Final Public Payday Lending Hearing Shows Troubling Trends

10 11 2010
 
Consumers’ Advisory Council Completes Final Public Hearing
    
 New payday loan database shows disturbing trends for N. Kentucky.
 
In the northern Kentucky counties of Boone, Campbell, Kenton, Carroll, Grant, and Pendleton 49 payday lending operations have charged families more than $7.4 million in fees in the first nine months of 2010. A large portion of the fees paid to payday lenders leaves local communities as the majority of payday lenders in Kentucky are nationally owned and take their profits with them.

“While Kentucky’s database is an important tool in understanding the impact of payday lending on Northern Kentucky and the state, it does nothing to stop the debt trap,” said Pendleton County resident Brigitte Blom Ramsey, Director of Special Projects at Kentucky Youth Advocates“Rather, the data shows disturbing trends for consumers’ cycle of debt, directly contradicting claims that payday loans are for short-term quick cash.”

The new state data confirms the consumers’ stories shared at the series of hearings are the rule not the exception. One Kenton county resident, a single mother from Covington, whose testimony was shared at the hearing showed how just two small payday loans totaling just $500 resulted in months of indebtedness, hundreds of dollars in payday loan fees and overdraft fees charge by the bank, abusive debt collection practices, and eventually bankruptcy. The current state law does not curb these types of abuses.
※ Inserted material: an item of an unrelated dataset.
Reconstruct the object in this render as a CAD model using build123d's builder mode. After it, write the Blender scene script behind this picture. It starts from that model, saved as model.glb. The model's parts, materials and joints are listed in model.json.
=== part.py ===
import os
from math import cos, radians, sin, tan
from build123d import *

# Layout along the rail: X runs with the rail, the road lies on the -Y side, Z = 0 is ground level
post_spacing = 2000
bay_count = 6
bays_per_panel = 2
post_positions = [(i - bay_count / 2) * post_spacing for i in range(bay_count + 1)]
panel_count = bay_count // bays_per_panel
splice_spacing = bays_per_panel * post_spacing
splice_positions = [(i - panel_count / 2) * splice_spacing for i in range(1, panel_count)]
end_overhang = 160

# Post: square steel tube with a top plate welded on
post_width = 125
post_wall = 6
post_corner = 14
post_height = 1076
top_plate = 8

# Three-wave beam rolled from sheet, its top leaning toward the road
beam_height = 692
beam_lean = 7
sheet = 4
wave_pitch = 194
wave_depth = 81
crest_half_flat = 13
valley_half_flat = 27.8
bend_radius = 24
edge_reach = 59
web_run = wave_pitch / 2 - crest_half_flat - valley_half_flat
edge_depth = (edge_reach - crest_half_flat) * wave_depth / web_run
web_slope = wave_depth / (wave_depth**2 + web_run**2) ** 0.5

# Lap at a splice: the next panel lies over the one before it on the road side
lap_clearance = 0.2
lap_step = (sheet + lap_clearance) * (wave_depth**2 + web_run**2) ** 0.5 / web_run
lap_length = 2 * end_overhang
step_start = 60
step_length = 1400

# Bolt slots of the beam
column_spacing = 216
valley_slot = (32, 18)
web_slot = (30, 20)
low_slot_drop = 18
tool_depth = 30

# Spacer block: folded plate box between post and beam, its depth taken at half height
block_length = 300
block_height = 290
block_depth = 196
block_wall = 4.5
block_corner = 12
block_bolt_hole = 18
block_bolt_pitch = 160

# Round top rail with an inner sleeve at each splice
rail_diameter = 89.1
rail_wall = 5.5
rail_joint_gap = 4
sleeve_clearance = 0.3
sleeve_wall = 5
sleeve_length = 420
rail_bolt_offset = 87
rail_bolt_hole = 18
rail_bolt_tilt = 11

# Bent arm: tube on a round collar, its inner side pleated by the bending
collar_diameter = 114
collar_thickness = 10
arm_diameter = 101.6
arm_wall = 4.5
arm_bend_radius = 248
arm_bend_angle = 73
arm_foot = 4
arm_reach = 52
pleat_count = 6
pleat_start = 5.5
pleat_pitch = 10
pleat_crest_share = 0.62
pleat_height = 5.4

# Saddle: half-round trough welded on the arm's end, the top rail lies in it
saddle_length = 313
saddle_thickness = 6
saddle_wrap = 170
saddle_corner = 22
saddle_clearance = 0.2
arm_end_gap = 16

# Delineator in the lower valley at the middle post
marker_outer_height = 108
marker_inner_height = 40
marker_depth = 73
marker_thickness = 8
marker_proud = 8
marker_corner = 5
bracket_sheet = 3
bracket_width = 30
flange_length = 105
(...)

Following passage of new state law in 2009 (HB 444), the Department of Financial Institutions launched a statewide payday loan database tracking consumer usage and ensuring users did not take out more than two loans at one time.

In the first nine months of 2010, the data show that borrowers are still stuck in long term debt, and the payday lenders generate the bulk of their revenue from trapped borrowers. Kentucky borrowers on average already had 8.6 loan transactions and have paid $439.50 in fees alone to borrow an average of $310. The new data also shows that at least 83% of payday revenue has been generated by borrowers with five or more transactions this year. In contrast, just 2% of payday revenue is generated by customers who only used one loan.

“The successful implementation of the state’s new database has provided accurate Kentucky data about the pervasive debt trap, but it does not protect consumers from exploitative high-interest payday loans,” said Anne Marie Regan, senior staff attorney for Kentucky Equal Justice Center. “State lawmakers have the power to move forward with proven reforms to spring the debt trap.”

“There is broad statewide support for lowering abusive 400% rates in favor of a common sense 36% cap for payday loans, just like Congress did for the military and 17 other states have done,” said Regan, who also serves as co-chair for the statewide Kentucky Coalition for Responsible Lending.

On November 2, Montana became the 17th state to cap the rate at 36% when 72% of voters approved a ballot measure to lower 400% interest rates on payday loans to 36%.

The Consumers’ Advisory Council is now expected to consider its findings and future recommendations over the coming weeks.